— begin Available data —

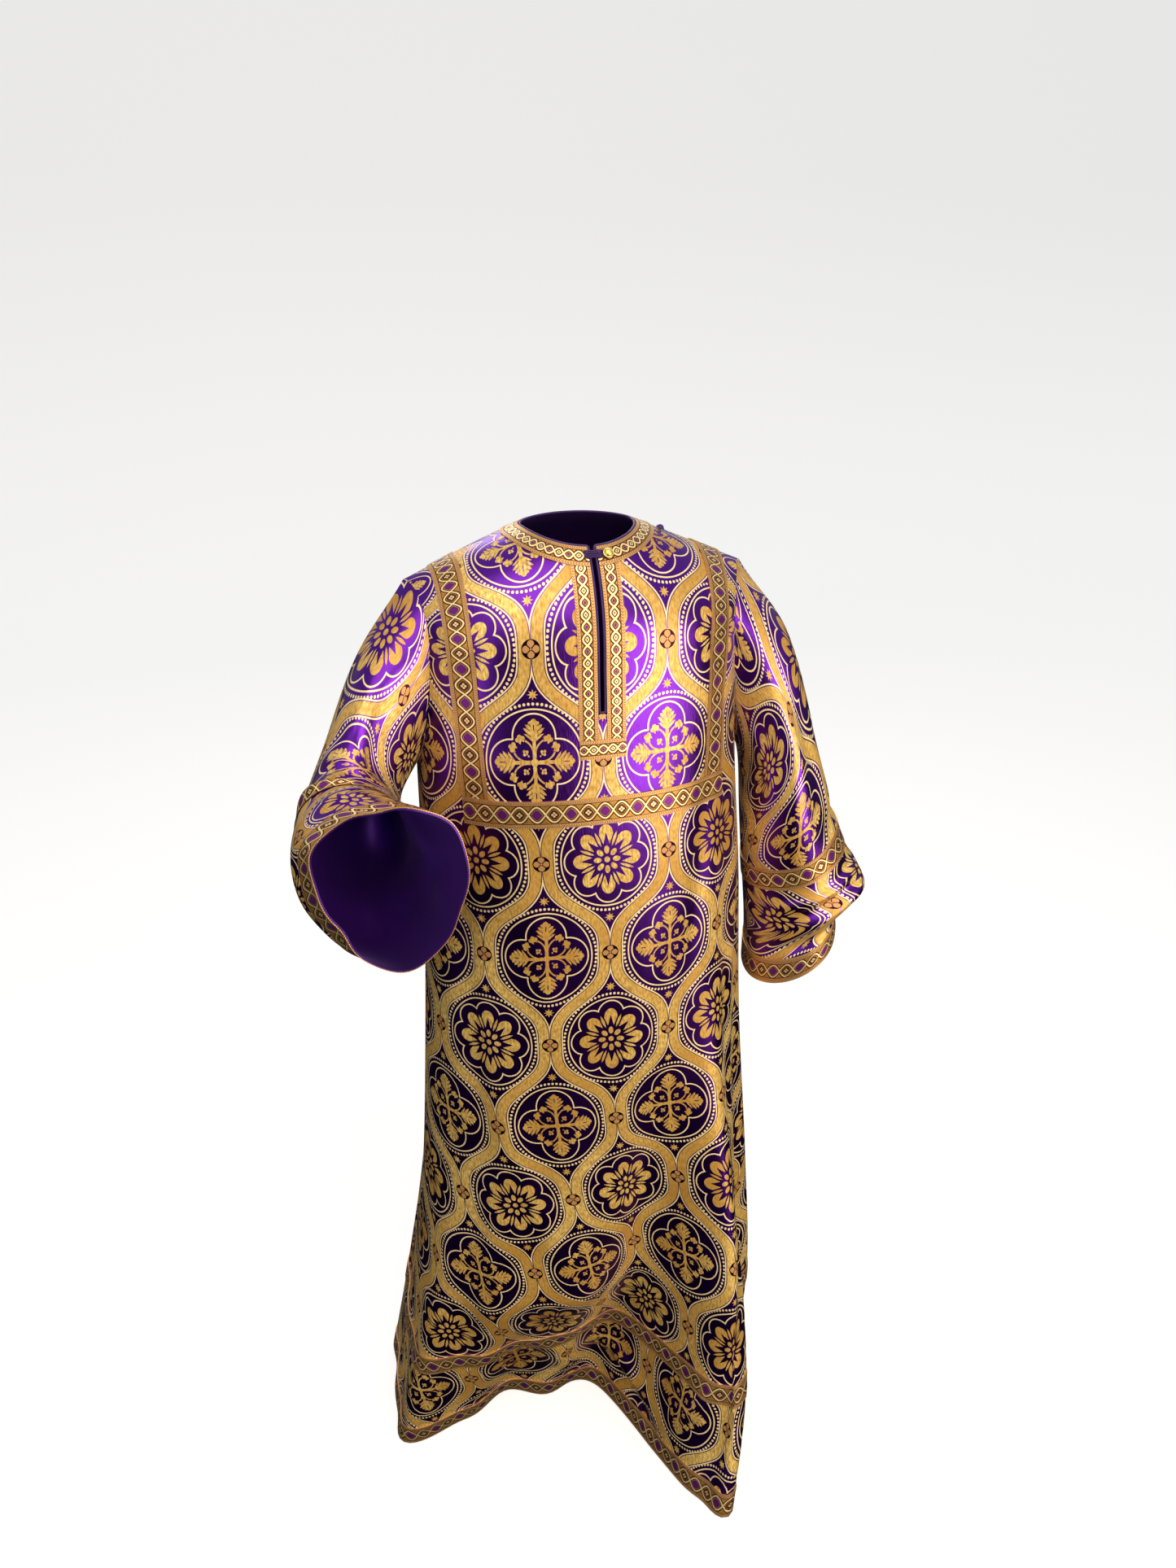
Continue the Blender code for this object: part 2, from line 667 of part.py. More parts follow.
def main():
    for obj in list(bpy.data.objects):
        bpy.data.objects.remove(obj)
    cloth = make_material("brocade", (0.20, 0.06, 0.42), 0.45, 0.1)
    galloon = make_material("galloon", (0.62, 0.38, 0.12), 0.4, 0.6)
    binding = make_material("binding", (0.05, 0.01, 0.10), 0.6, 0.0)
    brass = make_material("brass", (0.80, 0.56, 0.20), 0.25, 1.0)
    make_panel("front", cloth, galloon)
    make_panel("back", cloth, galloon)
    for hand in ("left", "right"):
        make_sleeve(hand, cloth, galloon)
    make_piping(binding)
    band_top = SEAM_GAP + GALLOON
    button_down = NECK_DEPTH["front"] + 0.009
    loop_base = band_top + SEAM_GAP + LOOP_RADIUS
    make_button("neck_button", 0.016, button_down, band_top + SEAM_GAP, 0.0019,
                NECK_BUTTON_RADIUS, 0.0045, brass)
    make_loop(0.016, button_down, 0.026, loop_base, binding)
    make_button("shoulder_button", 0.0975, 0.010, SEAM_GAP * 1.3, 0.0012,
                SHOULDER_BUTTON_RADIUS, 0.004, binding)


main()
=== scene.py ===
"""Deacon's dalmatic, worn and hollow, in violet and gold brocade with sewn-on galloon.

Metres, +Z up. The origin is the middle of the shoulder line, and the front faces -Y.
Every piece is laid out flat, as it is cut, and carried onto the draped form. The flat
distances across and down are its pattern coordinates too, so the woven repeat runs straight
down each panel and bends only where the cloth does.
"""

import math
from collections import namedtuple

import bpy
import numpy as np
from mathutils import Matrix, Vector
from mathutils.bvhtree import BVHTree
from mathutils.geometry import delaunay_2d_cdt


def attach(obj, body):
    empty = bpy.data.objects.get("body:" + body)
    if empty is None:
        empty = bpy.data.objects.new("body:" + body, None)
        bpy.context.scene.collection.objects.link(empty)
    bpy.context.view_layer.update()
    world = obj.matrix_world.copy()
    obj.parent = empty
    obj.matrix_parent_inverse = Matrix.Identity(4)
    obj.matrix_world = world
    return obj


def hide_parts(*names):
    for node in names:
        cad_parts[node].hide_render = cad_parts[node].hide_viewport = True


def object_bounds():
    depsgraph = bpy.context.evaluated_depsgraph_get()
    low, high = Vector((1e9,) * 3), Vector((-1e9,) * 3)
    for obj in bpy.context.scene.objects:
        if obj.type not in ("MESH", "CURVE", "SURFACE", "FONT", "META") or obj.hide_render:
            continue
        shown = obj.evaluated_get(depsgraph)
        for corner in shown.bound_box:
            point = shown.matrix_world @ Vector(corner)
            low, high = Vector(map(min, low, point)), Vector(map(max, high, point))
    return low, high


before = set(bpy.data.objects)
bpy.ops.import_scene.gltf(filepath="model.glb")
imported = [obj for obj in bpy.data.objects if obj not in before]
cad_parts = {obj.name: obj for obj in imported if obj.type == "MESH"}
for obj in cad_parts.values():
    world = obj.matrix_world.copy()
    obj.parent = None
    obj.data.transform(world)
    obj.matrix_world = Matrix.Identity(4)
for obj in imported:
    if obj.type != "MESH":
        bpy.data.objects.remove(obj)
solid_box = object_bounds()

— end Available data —

## [What is asked]
Exactly the lines above from the one with "loop_base = band_top" to the one with "for node in", both included, are to be quoted; leave the rest out.

## [Exercise response]
    loop_base = band_top + SEAM_GAP + LOOP_RADIUS
    make_button("neck_button", 0.016, button_down, band_top + SEAM_GAP, 0.0019,
                NECK_BUTTON_RADIUS, 0.0045, brass)
    make_loop(0.016, button_down, 0.026, loop_base, binding)
    make_button("shoulder_button", 0.0975, 0.010, SEAM_GAP * 1.3, 0.0012,
                SHOULDER_BUTTON_RADIUS, 0.004, binding)


main()
=== scene.py ===
"""Deacon's dalmatic, worn and hollow, in violet and gold brocade with sewn-on galloon.

Metres, +Z up. The origin is the middle of the shoulder line, and the front faces -Y.
Every piece is laid out flat, as it is cut, and carried onto the draped form. The flat
distances across and down are its pattern coordinates too, so the woven repeat runs straight
down each panel and bends only where the cloth does.
"""

import math
from collections import namedtuple

import bpy
import numpy as np
from mathutils import Matrix, Vector
from mathutils.bvhtree import BVHTree
from mathutils.geometry import delaunay_2d_cdt


def attach(obj, body):
    empty = bpy.data.objects.get("body:" + body)
    if empty is None:
        empty = bpy.data.objects.new("body:" + body, None)
        bpy.context.scene.collection.objects.link(empty)
    bpy.context.view_layer.update()
    world = obj.matrix_world.copy()
    obj.parent = empty
    obj.matrix_parent_inverse = Matrix.Identity(4)
    obj.matrix_world = world
    return obj


def hide_parts(*names):
    for node in names:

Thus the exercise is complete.